Blah I guess whatever. There are important differences between the AIG and Frannie cases. For one thing, this suit sort of acknowledges that Fannie and Freddie had run into some unpleasantness through their massive purchases of risky mortgages, but then blames the government – in the form of Congress and Frannie’s regulators – for forcing them to do so to prop up the housing market.2 Others would disagree,3 and the evidence suggests “allowing” more than “forcing.” “Fannie and Freddie lobbied their regulators to let them take more risk, then did” is less sympathetic than “the regulators forced Fannie and Freddie to take more risk.”4
For another, while Greenberg’s AIG lawsuit makes the pretty amazing argument that AIG would have been fine if it had only received that eleven-digit loan, and that the unfair part of the bailout was not its existence but the government’s insistence on also taking equity, the Frannie lawsuits argue instead that Fannie and Freddie would have been fine without any government support at all:
At the time the conservatorships were imposed, not only were the Companies adequately capitalized, … but each company’s capital was substantially in excess of its capital requirements. Moreover, each company’s ability to raise capital from the public equity and private capital markets was more than sufficient to allow it to absorb any potential future losses, particularly in the Companies had been allowed to offer terms to potential investors as favorable as those demanded by the Government in exchange for the extremely costly capital it provided upon taking control of the Companies.

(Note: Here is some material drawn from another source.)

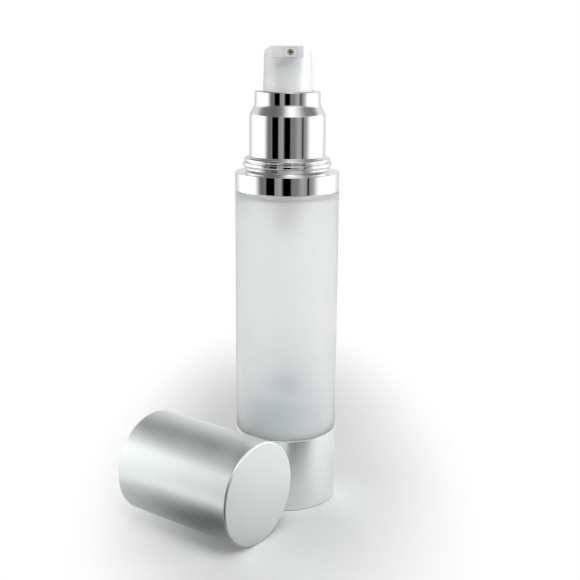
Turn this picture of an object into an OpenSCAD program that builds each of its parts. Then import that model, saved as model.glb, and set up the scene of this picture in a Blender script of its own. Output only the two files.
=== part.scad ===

“We didn’t need a bailout” is I guess a better argument, legally, than “we needed a bailout but yours was a little too expensive,” but also probably less plausible? Some people, for instance, thought at the time, and think now, that Fannie and Freddie were insolvent when they were taken over, and that even if they weren’t they were well on their way there.5 And “we would have been fine raising billions of dollars in private capital in September 2008” is the sort of argument that it is best to make, um, a long time away from September 2008. Preferably a long time before, rather than after, but you go to war with the imaginary capital markets you have, or something.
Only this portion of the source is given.